The following parameters, which are mainly used for the visualization of the arc rectangle, can also be specified.

Parameters

  • arc_id: str (default None)
    Unique identifier for the Garc class object. Suppose id value is not given. An original unique ID is automatically given for Garc object.
  • record: Bio.SeqRecord class object or NCBI accession number (default: None)
    Bio.SeqRecord class object or NCBI accession number of an annotated sequence. If a NCBI accession number is given, the GeBank reord of the accesion number will be loaded from NCBI public database.
  • size: float (default: 1000)
    Width of the arc rectangle. If record is given, the value is set by the sequence length of the record. The real arc rectangle width in the circle is determined by the ratio of size to the sum of the size and interspace values of the Garc class objects in the Gcircle class object.
  • interspace: float (default: 0)
    Distance angle to the adjacent arc rectangle on the right. The real interspace size in the circle is determined by the ratio of size to the sum of the size and interspace values of the Garc class objects in the Gcircle class object.
  • raxis_range: tuple (top=int, bottom=int) (default: (500, 550))
    Radial axis range where the arc rectangle is drawn.
  • facecolor: str or tuple representing color code (default: None)
    Face color for the arc rectangle. If facecolor is not given, the color will be selected from the default color set provided in the pyCircos module.
  • edgecolor: str or tuple representing color code (default: "#303030")
    Edge color for the arc rectangle. If edgecolor is not given, the color will be selected from the default color set provided in the pyCircos module.
  • linewidth: int (default: 0)
    Edge line width of the arc rectangle.
  • label: str (default: arc_id)
    Label of the arc rectangle.
  • labelposition: int (default:0)
    Relative label height from the center of the arc rectangle.
  • labelsize: int (default:0)
    Font size of the label.
  • label_visible: bool (defaule: False)
    If True, label of the Garc object is shown on the arc rectangle.

Methods

The Garc class object provides some analytical methods to support users analyze genomic characters.

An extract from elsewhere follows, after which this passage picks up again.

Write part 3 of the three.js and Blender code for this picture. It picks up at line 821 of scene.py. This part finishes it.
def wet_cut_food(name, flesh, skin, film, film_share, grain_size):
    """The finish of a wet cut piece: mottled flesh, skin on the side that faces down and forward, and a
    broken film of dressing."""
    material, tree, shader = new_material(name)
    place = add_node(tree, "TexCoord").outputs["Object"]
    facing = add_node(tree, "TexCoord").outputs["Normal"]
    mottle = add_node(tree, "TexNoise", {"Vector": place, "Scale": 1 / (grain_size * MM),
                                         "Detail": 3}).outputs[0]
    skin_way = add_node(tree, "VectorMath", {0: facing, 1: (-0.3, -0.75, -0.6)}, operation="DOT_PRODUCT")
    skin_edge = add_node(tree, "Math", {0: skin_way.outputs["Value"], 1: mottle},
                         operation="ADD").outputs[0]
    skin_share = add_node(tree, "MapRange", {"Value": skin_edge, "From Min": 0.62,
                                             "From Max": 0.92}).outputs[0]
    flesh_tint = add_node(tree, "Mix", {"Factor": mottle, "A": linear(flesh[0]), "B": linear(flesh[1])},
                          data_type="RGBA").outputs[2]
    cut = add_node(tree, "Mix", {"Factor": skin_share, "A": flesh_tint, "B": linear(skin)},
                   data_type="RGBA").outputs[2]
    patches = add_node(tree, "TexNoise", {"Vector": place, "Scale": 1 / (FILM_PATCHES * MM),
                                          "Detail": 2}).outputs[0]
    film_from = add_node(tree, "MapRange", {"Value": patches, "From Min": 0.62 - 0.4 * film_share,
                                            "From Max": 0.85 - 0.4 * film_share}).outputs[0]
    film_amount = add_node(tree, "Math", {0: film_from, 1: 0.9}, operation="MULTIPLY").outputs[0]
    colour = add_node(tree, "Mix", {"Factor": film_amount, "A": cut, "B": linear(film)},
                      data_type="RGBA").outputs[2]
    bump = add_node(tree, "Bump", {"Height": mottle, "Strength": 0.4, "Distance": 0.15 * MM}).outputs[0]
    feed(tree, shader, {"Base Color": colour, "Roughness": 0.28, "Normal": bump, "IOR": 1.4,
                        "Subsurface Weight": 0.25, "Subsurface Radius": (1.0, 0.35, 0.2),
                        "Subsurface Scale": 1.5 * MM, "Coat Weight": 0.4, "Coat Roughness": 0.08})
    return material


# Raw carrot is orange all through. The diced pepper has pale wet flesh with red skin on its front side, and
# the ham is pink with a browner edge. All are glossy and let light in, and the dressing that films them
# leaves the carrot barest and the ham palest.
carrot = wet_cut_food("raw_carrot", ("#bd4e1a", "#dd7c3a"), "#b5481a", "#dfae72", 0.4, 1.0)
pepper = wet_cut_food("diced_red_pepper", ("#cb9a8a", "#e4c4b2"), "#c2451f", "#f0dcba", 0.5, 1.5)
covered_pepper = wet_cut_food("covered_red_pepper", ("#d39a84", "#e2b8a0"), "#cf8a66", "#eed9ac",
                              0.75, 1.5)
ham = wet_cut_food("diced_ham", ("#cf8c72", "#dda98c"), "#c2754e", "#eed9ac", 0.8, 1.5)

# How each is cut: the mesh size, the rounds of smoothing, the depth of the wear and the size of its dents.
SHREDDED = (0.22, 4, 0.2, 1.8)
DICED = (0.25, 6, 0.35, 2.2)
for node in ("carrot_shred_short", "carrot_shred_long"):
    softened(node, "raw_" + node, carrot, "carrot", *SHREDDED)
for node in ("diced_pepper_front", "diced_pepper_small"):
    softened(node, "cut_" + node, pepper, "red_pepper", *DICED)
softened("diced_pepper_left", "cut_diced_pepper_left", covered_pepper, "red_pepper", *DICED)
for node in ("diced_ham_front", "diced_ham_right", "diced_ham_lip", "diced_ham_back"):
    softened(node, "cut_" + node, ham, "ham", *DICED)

  • .calc_density(positions=list, window_size=int)
    Converts positions consisting of x-coordinates into a list of density values scanned in a sliding window.

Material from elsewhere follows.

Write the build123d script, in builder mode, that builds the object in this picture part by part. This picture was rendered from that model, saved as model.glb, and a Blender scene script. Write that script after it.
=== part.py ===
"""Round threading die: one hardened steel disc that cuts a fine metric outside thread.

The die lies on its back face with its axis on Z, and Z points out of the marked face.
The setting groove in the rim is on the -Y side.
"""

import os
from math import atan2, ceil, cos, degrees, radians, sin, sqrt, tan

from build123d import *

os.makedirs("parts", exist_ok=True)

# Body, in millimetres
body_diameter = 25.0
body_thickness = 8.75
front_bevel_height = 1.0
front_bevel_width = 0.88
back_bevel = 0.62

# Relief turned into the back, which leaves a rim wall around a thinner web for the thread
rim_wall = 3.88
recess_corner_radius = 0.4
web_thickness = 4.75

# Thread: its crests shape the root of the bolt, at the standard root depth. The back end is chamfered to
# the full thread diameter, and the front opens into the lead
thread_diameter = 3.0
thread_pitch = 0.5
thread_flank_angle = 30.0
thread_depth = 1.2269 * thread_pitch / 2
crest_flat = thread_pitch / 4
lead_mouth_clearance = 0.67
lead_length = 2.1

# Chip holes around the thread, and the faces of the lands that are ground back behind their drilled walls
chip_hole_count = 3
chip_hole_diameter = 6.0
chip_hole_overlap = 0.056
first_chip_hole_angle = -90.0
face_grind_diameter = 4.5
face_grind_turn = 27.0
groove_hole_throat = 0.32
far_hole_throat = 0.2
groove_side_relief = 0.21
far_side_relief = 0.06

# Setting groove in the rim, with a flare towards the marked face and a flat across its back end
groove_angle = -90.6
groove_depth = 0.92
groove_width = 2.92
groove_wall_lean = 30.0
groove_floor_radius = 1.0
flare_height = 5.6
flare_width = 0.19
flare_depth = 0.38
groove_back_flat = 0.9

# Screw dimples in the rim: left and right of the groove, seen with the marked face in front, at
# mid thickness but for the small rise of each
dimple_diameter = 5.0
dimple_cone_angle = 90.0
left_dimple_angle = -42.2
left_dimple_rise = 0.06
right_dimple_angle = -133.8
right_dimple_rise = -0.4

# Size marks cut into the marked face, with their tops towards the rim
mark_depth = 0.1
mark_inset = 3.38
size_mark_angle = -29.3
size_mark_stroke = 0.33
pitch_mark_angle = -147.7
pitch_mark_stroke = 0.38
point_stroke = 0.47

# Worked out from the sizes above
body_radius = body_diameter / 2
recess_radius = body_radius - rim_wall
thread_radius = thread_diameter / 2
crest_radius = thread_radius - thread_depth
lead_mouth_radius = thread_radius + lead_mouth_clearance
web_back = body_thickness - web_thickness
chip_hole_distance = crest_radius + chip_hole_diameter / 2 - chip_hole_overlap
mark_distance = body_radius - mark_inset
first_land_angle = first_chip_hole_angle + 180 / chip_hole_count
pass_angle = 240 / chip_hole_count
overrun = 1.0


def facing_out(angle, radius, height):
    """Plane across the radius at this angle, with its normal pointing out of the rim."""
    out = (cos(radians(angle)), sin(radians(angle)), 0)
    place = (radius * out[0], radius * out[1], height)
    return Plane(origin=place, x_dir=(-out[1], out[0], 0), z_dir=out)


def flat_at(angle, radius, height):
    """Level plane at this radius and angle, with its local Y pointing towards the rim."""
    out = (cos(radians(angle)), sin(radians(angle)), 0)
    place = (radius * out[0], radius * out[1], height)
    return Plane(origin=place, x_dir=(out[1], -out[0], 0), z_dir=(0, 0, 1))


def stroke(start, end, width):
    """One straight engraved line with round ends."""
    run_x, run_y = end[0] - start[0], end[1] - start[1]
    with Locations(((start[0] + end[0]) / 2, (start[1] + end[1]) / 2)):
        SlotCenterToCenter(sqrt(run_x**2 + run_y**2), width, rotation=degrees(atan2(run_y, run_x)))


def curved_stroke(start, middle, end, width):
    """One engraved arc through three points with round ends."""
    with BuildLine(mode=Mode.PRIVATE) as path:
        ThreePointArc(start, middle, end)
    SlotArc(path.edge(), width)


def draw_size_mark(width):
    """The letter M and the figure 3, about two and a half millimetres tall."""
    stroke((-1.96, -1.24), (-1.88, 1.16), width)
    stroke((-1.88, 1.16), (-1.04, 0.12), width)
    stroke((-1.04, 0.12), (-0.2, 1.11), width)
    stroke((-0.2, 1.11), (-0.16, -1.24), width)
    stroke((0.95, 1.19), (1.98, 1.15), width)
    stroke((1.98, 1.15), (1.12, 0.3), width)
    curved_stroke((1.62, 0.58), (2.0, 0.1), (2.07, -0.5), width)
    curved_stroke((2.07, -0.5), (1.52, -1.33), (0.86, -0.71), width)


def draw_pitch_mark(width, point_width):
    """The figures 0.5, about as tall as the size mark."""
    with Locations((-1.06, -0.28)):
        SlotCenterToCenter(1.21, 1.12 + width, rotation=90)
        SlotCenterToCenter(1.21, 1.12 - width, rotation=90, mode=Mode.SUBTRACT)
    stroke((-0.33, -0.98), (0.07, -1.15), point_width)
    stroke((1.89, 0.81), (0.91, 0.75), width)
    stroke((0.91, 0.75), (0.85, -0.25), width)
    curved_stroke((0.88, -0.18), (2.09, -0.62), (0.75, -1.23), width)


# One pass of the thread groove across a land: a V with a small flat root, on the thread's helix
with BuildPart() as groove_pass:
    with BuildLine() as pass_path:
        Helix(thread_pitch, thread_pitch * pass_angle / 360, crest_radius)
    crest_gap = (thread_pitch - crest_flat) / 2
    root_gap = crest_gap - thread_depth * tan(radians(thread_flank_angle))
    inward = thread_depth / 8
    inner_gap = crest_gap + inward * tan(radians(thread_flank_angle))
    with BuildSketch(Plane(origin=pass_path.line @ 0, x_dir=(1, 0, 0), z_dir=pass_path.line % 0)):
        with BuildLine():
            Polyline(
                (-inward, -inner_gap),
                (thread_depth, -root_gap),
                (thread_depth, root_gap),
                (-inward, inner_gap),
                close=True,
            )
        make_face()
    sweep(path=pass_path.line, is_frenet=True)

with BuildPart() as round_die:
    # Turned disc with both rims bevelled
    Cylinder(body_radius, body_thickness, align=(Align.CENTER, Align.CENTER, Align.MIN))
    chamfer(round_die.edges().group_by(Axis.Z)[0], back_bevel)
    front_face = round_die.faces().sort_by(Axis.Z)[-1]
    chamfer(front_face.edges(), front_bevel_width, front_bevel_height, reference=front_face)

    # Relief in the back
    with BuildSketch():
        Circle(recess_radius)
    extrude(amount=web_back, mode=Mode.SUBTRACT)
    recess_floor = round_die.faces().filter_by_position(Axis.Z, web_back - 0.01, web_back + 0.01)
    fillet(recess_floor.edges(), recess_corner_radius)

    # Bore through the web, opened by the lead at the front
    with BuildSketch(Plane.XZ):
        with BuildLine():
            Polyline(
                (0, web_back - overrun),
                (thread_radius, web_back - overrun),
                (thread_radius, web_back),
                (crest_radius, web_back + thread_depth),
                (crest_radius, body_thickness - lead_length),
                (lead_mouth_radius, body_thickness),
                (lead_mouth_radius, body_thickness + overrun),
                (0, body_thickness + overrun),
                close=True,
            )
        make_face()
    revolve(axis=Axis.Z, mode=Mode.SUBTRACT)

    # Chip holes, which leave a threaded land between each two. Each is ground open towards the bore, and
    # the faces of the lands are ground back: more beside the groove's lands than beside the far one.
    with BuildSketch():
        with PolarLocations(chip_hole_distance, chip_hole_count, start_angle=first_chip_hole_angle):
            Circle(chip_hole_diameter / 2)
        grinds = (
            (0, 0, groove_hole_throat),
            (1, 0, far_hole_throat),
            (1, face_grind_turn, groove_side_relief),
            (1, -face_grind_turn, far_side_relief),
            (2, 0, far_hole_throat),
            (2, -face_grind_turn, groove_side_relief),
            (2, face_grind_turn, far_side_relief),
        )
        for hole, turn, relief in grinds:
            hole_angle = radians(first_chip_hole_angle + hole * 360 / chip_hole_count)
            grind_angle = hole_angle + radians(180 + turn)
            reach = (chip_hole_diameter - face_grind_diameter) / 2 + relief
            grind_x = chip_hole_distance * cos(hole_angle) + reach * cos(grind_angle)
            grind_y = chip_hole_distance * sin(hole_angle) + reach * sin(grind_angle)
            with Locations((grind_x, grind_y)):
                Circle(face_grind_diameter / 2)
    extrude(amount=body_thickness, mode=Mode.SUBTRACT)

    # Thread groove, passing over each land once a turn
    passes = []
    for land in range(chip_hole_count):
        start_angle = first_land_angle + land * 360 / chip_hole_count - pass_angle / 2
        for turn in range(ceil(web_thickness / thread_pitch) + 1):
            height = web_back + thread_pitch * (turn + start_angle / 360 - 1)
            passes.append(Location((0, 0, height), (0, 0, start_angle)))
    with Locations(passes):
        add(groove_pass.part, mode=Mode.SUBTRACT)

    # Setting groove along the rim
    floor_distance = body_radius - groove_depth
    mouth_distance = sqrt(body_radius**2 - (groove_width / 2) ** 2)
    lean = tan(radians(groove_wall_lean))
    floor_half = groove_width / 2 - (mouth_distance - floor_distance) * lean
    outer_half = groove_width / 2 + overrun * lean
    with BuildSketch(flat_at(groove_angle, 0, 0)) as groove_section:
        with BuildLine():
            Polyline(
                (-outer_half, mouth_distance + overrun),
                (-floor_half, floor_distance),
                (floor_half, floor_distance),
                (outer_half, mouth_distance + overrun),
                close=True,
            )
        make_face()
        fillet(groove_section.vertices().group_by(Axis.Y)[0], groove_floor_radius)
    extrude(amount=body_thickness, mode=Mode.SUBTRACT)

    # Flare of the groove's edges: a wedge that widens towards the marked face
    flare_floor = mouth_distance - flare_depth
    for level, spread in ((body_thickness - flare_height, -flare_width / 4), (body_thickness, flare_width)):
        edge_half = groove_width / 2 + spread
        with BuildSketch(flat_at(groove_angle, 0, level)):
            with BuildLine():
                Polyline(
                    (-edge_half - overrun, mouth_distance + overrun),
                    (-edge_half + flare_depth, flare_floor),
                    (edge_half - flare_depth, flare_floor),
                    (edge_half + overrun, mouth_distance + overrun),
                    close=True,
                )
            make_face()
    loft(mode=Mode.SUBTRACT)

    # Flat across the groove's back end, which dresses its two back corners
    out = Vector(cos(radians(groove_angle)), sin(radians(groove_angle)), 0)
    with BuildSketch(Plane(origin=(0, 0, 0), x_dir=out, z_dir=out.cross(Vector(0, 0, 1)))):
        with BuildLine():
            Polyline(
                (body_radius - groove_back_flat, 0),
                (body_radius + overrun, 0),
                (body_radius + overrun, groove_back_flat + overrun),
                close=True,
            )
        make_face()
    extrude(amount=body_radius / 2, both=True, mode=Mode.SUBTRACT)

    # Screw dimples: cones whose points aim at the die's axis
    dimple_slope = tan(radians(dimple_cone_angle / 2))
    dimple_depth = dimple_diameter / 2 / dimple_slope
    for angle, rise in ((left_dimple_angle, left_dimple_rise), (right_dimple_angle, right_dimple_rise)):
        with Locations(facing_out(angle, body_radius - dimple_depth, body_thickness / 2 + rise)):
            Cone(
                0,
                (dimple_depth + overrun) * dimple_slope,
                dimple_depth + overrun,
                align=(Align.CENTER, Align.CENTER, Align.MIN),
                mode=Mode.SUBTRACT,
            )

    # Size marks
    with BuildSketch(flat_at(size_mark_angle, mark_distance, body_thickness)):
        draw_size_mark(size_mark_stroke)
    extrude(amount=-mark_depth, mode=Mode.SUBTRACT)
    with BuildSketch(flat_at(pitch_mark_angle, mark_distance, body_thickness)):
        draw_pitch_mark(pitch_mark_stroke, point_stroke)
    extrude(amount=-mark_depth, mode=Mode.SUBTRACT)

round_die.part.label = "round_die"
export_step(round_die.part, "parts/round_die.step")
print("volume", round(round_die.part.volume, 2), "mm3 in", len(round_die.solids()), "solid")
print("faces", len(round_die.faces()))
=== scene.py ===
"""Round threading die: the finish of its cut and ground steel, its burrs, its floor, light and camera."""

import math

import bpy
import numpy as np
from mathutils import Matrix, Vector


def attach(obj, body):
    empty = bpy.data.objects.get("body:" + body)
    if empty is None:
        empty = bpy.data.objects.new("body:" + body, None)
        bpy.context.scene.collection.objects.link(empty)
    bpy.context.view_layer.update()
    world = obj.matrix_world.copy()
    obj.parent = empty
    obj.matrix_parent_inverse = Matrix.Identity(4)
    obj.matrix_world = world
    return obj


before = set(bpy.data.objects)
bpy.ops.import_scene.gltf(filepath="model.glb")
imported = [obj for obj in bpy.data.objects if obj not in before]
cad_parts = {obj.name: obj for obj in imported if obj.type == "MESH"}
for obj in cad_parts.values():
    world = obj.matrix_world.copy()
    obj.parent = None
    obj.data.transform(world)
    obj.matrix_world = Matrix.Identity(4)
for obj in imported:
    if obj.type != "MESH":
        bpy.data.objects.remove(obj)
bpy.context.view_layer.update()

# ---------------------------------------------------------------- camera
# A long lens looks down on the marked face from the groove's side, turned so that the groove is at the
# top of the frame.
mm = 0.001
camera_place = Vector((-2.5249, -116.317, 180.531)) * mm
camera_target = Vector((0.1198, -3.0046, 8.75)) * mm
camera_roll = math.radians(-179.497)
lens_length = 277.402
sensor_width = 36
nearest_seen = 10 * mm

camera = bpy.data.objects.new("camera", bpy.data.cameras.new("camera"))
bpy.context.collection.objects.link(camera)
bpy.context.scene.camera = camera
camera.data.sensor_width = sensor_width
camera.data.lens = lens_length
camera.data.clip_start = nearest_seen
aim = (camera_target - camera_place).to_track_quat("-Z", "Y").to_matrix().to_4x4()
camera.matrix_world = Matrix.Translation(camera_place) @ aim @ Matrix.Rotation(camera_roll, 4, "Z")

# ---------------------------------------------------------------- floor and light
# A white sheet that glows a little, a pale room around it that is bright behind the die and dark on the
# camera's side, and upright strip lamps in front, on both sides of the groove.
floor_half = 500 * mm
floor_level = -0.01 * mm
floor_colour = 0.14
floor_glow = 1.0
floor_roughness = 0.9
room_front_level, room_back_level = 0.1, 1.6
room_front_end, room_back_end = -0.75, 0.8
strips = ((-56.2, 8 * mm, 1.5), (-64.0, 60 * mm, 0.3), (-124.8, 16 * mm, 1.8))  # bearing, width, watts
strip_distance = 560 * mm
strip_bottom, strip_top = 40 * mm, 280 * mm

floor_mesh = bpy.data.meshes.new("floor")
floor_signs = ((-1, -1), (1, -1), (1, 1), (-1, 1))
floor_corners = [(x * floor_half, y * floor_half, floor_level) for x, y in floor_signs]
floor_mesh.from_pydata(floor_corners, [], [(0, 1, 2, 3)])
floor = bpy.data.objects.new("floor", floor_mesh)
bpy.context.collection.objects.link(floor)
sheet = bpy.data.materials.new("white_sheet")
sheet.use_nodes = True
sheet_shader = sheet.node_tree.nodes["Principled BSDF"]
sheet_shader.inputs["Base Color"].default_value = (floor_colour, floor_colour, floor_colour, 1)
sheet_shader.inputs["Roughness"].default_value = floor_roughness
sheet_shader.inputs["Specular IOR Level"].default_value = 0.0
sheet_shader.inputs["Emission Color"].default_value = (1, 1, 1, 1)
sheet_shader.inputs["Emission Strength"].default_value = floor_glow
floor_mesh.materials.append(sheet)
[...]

    • positions: list of int or tuple
      List of x corrdinate values or tuple consisting of two x coordinate values. Each coordinate value should be in the range 0 to size of Garc object.
    • window_size: int (default:1000)
      Size of the sliding window

    return list consisting of density values

  • .calc_nnratio(n1=str, n2=str, window_size=int, step_size=int)
    n1 and n2 are one of the nucleotide base letters of "ATGC". Calculate n,m ratiio for multiple windows along the sequence. If Garc object.record is None, the method will not work.

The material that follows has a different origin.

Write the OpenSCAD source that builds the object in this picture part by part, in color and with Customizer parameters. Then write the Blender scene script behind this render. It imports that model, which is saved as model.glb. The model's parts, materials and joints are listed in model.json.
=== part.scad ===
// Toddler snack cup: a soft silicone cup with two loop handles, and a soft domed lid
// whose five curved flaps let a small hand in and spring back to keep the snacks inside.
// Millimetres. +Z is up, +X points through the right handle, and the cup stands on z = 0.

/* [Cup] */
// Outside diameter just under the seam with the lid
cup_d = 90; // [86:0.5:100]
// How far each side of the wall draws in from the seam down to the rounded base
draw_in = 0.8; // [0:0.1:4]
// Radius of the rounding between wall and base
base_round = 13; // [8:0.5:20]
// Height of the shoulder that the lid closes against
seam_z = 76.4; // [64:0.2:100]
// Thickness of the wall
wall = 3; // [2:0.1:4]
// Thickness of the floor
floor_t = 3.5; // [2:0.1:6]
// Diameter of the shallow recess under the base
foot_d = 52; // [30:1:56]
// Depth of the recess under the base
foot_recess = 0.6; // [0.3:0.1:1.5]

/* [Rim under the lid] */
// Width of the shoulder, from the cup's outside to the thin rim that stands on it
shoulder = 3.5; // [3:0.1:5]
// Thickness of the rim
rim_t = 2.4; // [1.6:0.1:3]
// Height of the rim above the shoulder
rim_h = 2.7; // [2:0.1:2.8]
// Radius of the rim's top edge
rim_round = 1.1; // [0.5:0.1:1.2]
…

  • .calc_nnskew(n1=str, n2=str, window_size=int, step_size=int)
    n1 and n2 are one of the nucleotide base letters of "ATGC". Calculate n,m skew (n-m)/(n+m) for multiple windows along the sequence. If Garc object.record is None, the method will not work.

Example code

Prease see the notebooks in the 'tutorial' directrory. I also provide the executable tutorial codes in Google Colaboratory.